2024-03-19 Thread John F Sowa
To refresh my memory, I  reread Peirce's Lowell Lectures about Gamma graphs.  
And the following passage from Lecture V (NEM 3, p. 365) explains what he meant 
in L376 when he said that he would keep the Gamma division:

"I must begin by a few words concerning gamma graphs; because it is by means of 
gamma graphs that I have been enabled to understand these subjects... In 
particular, it is absolutely necessary to representing the reasoning about 
these subjects that we should be able to reason with graphs about graphs and 
thus that we should have graphs of graphs."

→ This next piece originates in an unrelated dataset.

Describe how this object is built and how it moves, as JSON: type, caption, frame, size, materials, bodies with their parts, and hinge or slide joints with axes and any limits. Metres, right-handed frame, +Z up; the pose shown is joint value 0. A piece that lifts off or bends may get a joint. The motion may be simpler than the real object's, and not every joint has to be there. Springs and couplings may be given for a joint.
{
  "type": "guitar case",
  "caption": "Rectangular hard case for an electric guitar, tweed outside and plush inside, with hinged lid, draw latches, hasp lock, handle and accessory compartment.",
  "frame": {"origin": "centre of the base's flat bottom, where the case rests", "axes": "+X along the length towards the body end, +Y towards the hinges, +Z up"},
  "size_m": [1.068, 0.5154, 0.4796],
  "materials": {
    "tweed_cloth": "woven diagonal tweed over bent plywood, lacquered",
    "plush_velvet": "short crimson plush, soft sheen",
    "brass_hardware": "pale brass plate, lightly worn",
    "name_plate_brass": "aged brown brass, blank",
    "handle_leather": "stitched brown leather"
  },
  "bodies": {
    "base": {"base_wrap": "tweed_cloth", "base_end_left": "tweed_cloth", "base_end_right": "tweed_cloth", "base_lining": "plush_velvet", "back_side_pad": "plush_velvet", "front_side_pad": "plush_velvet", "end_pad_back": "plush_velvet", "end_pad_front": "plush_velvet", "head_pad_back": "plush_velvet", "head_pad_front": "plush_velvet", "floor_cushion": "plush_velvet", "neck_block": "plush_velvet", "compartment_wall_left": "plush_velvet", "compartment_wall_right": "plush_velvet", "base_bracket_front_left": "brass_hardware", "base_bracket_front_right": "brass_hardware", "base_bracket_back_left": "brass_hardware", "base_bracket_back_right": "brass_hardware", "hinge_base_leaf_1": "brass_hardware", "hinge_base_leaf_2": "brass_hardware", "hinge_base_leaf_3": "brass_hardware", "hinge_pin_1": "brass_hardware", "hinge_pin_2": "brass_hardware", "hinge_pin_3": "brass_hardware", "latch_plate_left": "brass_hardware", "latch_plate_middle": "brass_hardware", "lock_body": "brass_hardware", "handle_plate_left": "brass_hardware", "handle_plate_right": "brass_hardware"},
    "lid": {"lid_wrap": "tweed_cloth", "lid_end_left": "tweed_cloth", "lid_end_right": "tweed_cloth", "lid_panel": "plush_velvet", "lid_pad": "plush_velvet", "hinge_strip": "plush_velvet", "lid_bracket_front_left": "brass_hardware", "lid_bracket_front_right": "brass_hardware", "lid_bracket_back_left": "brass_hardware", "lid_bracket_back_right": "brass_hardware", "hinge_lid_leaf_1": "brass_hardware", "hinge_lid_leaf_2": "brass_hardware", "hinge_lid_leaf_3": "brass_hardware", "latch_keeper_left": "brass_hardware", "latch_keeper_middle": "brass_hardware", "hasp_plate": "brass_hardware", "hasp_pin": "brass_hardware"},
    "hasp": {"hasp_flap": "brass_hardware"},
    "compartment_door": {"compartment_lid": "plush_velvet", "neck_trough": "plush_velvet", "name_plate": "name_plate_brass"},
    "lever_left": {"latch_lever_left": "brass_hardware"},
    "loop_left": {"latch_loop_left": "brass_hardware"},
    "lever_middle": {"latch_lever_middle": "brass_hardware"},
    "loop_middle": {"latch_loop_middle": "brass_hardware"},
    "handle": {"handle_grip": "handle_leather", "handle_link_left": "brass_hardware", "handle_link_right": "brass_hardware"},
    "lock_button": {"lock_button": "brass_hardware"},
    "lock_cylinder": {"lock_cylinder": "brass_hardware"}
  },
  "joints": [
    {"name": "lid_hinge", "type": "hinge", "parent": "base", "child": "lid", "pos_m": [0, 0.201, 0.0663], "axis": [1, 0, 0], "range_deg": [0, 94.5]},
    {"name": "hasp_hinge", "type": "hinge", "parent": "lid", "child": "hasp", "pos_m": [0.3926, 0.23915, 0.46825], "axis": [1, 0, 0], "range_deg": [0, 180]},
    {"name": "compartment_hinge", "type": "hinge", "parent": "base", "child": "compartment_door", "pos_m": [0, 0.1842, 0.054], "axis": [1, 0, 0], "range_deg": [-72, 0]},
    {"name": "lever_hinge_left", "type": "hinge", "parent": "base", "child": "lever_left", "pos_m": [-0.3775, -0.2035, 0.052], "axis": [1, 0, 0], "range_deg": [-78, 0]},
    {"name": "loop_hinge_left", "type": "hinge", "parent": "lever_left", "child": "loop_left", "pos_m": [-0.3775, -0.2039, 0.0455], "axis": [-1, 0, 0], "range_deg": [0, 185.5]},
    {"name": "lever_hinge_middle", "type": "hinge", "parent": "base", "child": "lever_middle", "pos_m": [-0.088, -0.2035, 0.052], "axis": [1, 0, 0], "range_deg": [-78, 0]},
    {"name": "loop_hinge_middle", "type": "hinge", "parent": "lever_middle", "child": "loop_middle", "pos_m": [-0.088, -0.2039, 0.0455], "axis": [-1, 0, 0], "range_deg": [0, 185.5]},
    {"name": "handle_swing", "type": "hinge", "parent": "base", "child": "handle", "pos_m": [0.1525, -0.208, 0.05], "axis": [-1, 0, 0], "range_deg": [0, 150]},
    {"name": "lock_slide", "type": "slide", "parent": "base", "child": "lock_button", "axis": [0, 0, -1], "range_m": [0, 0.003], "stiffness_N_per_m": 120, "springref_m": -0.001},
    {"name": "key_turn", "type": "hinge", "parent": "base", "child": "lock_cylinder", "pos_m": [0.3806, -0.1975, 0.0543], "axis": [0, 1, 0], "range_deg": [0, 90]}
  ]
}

That explains the issues we have been debating recently.  Peirce had recognized 
the importance of graphs of graphs when he  wrote "The better exposition of 
1903 divided the system into three parts, distinguished as the Alpha, the Beta, 
and the Gamma, parts; a DIVISION I shall here adhere to, although I shall now 
have to add a Delta part in order to deal with modals",

That division would require some version of metalanguage for specifying 
modality and higher-order logic.  But it does NOT imply all (or any) details 
that he happened to specify in 1903.  Since he had earlier specified a version 
of metalanguage in 1898 (RLT), he had previously recognized the importance of 
metalanguage.  The examples in the Lowell lectures are similar to his 1898 
version.  Since he never again used the details he specified in 1903 in any 
further MSS, it's unlikely that he would revive them in 1911.

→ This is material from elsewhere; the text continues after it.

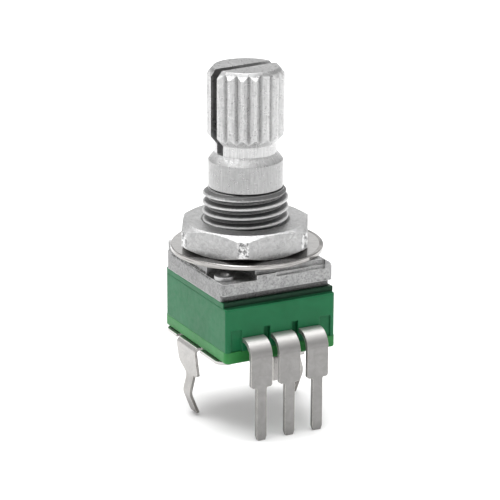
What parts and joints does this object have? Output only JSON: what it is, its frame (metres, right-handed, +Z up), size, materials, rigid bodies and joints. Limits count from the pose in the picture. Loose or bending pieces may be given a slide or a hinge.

The only feature he was reviving was the use of metalanguage.  The 1898 version 
was just as good as anything he specified in 1903.  Since it was simpler than 
the Gamma graphs, that would make it better.  In fact, Peirce mentioned another 
version of metalanguage in R514 (June 1911) that was logically equivalent and 
syntactically similar to what he was writing in L376 (December 1911).

The novel features of L376 are sufficiently advanced to qualify as a fourth 
branch of EGs.  But they require a bit more explanation.  As I said before, 
they depend critically on the expertise of Allan Risteen.  For that 
information, see the references to Risteen that are listed in the index to EP2. 
 And the applications discussed in L376 have strong resemblances to the 
applications of the very similar IKL logic in 2006.  For those, see the brief 
discussion and detailed references in https://jfsowa.com/ikl .

I'll write more about these topics in another note later this week.